Events in Asian have recently spotlighted the work of the University's Far Eastern experts, long among the nation's best informed students of Asiatic affairs. The CRIMSON this week questioned several of these experts about the chief problems involved with the Korean conflict.
Four of these experts were consulted: John K. Fairbank '29, professor of History, member of the Committee on Far Eastern Studies, and director of Regional Study Program on China; Bruce C. Hopper '24, associate professor of government, instructor in the Regional Program on the Soviet Union, and teacher of a course on "Russia and Asia in World Politics;" Edwin O. Reischauer, professor of Far Eastern Languages, member of the Committee on Far Eastern Studies, and instructor in the Regional Program on China; and Benjamin Schwartz, instructor in History and member of the Russian Research Center, Far Eastern Division.
Intervention in Korea
All of the University's Far East scholars agreed that the United States was justified in leading the United Nations against the North Korean attack. Fairbank noted, however, that considerable Asiaties, even outside the range of the Communist propaganda machine, feared that American intervention in Far Eastern affairs would inevitably carry American domination with it.

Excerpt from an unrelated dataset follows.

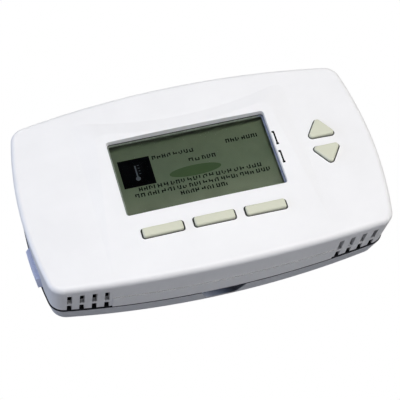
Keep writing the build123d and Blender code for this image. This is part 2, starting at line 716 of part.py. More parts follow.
def make_terminal_clamps():
    """A brass cage in each way, open along X for the wire, threaded for its screw."""
    places = [(s * SCREW_X, z) for s in (-1, 1) for z in WAY_ZS]
    with BuildPart() as clamps:
        with BuildSketch(at(BASE_FLOOR + 1.3)):
            with Locations(*places):
                Rectangle(3.7, 3.7)
        extrude(amount=3.9)
        for side in (-1, 1):
            with BuildSketch(Plane.YZ.offset(side * SCREW_X - 3)):
                with Locations(*[(-4.6, z) for z in WAY_ZS]):
                    Rectangle(2.0, 2.5)
            extrude(amount=6, mode=Mode.SUBTRACT)
        with BuildSketch(at(BASE_FLOOR + 3.2)):
            with Locations(*places):
                Circle(1.1)
        extrude(amount=4, mode=Mode.SUBTRACT)
    return clamps.part


def make_terminal_screws():
    places = [(s * SCREW_X, z) for s in (-1, 1) for z in WAY_ZS]
    with BuildPart() as screws:
        with BuildSketch(at(6.0)):
            with Locations(*places):
                Circle(1.0)
        extrude(amount=1.6)
        with BuildSketch(at(7.4)):
            with Locations(*places):
                Circle(1.8)
        extrude(amount=1.3)
        with BuildSketch(at(8.1)):
            with Locations(*places):
                Rectangle(3.0, 0.5)
        extrude(amount=1.0, mode=Mode.SUBTRACT)
    return screws.part


# ---------------------------------------------------------------- build and save
PIECES = {
    "wallplate": make_wallplate(),
    "terminal_block_left": make_terminal_block(-1),
    "terminal_block_right": make_terminal_block(1),
    "terminal_clamps": make_terminal_clamps(),
    "terminal_screws": make_terminal_screws(),
    "front_cover": make_front_cover(),
    "rear_cover": make_rear_cover(),
    "battery_clips": make_battery_clips(),
    "display_lens": make_display_lens(),
    "display_gasket": make_display_gasket(),
    "display_glass": make_display_glass(),
    "display_frame": make_display_frame(),
    "light_guide": make_light_guide(),
    "backlight_lamps": make_backlight_lamps(),
    "contact_strips": make_contact_strips(),
    "main_board": make_main_board(),
    "relays": make_board_parts(12.0, (10.0, 20.0), [(x, -15.0) for x in (-8.0, 4.0, 16.0, 28.0)]),
    "capacitors": make_board_parts(11.0, 4.0, [(46.0, 2.0), (46.0, 12.0)], round_part=True),
    "controller_chip": make_board_parts(1.4, (12.0, 12.0), [(4.0, 14.0)]),
    "memory_chip": make_board_parts(1.6, (5.2, 6.2), [(-9.0, 16.0)]),
    "clock_crystal": make_board_parts(1.5, (3.2, 8.0), [(14.5, 20.0)]),
    "thermistor": make_thermistor(),
    "header_left": make_header(-1),
    "header_right": make_header(1),
    "header_pins": make_header_pins(),
    "key_switches": make_key_switches(),
    "case_screws": make_screws(CASE_SCREWS, REAR_BACK, 2.5, 1.5, 1.0, 11.0),
    "board_screws": make_screws(BOARD_SCREWS, BOARD_BACK, 2.2, 1.3, 0.85, 6.0),
    "battery_tray": make_battery_tray(),
    "battery_upper": make_cell(1),
    "battery_lower": make_cell(-1),
    "battery_link": make_link_plate(),
}
for key_name in KEYS:
    PIECES[f"key_{key_name}"] = make_key(key_name)
    PIECES[f"plunger_{key_name}"] = make_plunger(key_name)

os.makedirs("parts", exist_ok=True)
for piece_name, piece in PIECES.items():
    piece.label = piece_name
    export_step(piece, f"parts/{piece_name}.step")
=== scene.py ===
"""Looks of a wall thermostat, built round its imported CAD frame.

Metres, except where a comment says millimetres. X runs to the right seen from the front, Z is up, and
Y runs into the wall, which is the plane Y = 0. The front faces -Y. Every place comes from the frame's
boxes or from a size named here.
"""

import json
import random
from math import cos, pi, radians, sin

import bmesh
import bpy
from mathutils import Matrix, Vector
from mathutils.bvhtree import BVHTree


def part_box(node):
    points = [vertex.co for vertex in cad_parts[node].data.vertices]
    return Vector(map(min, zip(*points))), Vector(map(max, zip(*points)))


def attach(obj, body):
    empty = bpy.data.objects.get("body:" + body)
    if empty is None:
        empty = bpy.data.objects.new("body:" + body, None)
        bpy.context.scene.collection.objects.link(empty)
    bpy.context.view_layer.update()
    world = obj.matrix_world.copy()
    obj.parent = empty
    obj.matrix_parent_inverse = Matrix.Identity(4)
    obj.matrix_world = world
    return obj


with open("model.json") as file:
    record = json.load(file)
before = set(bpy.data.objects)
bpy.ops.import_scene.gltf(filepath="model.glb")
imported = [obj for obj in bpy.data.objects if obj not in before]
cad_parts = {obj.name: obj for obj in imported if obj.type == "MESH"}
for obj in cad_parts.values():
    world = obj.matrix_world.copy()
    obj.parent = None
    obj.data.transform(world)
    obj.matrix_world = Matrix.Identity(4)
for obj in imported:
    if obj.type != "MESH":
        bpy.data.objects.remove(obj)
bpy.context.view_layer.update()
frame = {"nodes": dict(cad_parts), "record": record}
MM = 0.001

# ---------------------------------------------------------------- camera
AIM = Vector((-3.3, -38.0, -13.7)) * MM
CAMERA_DISTANCE = 0.726
CAMERA_TURN, CAMERA_RISE, CAMERA_ROLL = radians(10.7), radians(33.8), radians(-18.0)
SENSOR = 36.0
LENS = 164.5
NEAR_CLIP = 0.01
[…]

Peoples exposed to Communist propaganda, regard U.S. troops in Korea as "aggressors and beasts," Fairbank said. While India has officially sanctioned the U.N. Stand in Korea, Fairbank suggests that elements in its people are suspicious of U.S. intentions because this country has supported a colonial power, France, in Indo-China.
Reischauer believes that although Communist propaganda can be made out of our entry into Korea, "our willingness to take a forceful stand there, plus India's backing of the U.N. decision, increased our prestige with the border countries.
Schwartz, on the other hand, declared that there "was grumbling among the Indians over Prime Minister Nehru's hookup with U.N. policy."
Chinese Communists
Military victory in Korea by the United Nations forces now seems assured unless Mac Tze Tung's Chinese Communists enter the war. All of the experts feared that war with Mac would be fruitless for both sides and Fairbank and Hopper feel that Chinese entry into the Korea fight is a possibility. Fairbank says there is still a danger of Chinese intervention if U.N. troops cross the 38th parallel. War with Red China, he said, would be a bleeding conflict in which "we could not beat them or they us."
Reischauer, however, was less pessimistic on this point. "The Chinese Communists," he said, "are striving to create a strong China and are unlikely to run the cost of getting involved in Korea. Perhaps Moscow could force Mac's entry, but that will only occur if Russia is ready for all-out war."
The Formosa Dilemma
President Truman's decision to send the Seventh Fleet to the defense of Formosa was considered a false move by Reischauer. Truman, he said, "made a mistake in underwriting the Chiang regime in Formosa."
Reischauer questioned whether the stragetic value of keeping the Reds out of Formosa was enough to offset the loss of United States face in Asia caused by supporting Chiang. "Fortunately," he added, "the defense of Formosa is tied in with Korea, and when we, leave Korea we can quietly retreat from Formosa."
Both Fairbank and Schwartz took issue against the recent MacArthur letter on Formosa. Fairbank asserted that the MacArthur statements overrates the Far East in our global policy. He also felt that the letter was politically in-expedient, in so far as it "went against our argument in Asia that we had no designs on Formosa."
Schwartz particularly objected to MacArthur's assertion that the Oriental mind appreciates only force. "If anything," Schwartz said, "the articulate Oriental mind has become hypersensitive to force because of the unpleasant memories it has played in its recent history."